Jimmie James plays a round at the Baltusrol Golf Club in Springfield, New Jersey, during his year-long tour of the Golf Digest 2017-18 Top 100 Courses in America.

Sharing a great story

Ian Straus, a New York-based editor with Simon & Schuster, has been working with James for a year.

“I think as book editors, … the number one thing we’re always looking for is a great story and Jimmie has loads of them,” he said. “This book has two amazing stories at its heart, the first one being the story about the golf trip, which is for people who like golf. But for people who don’t like golf, [reading about him] playing 100 courses across the country in [a year], and even [for] people who are into golf, their eyes go wide. …

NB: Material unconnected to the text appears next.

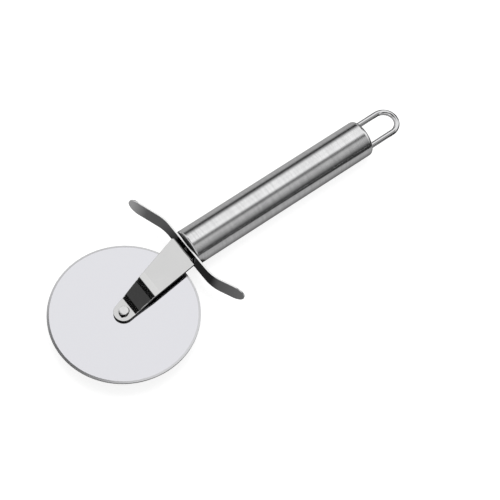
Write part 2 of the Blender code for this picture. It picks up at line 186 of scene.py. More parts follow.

“On the one hand, you have a great sports story and a great human interest story, this great story. But on the other hand, you have the memoir story, and it’s truly an amazing American life. … With a little bit of luck and a lot of hard work, anyone can achieve anything. I think Jimmie embodies that.”

His wife, who has co-authored two books with Lynn Perry Wooten and is the dean of the Wharton School, the University of Pennsylvania’s prestigious business school in Philadelphia, said she found it interesting to see him learn to write a book of his own.

“I think the book is extraordinary,” she said. “For someone who’s known him for 30 years, the fact that I learned things through this process was surprising. … I just think what he has been driven to do, which is use golf for the purposes of bringing people together, and what is sometimes seen as a sport for people with elite and privileged backgrounds, has the potential to transform lives if they get introduced to the culture of golf.”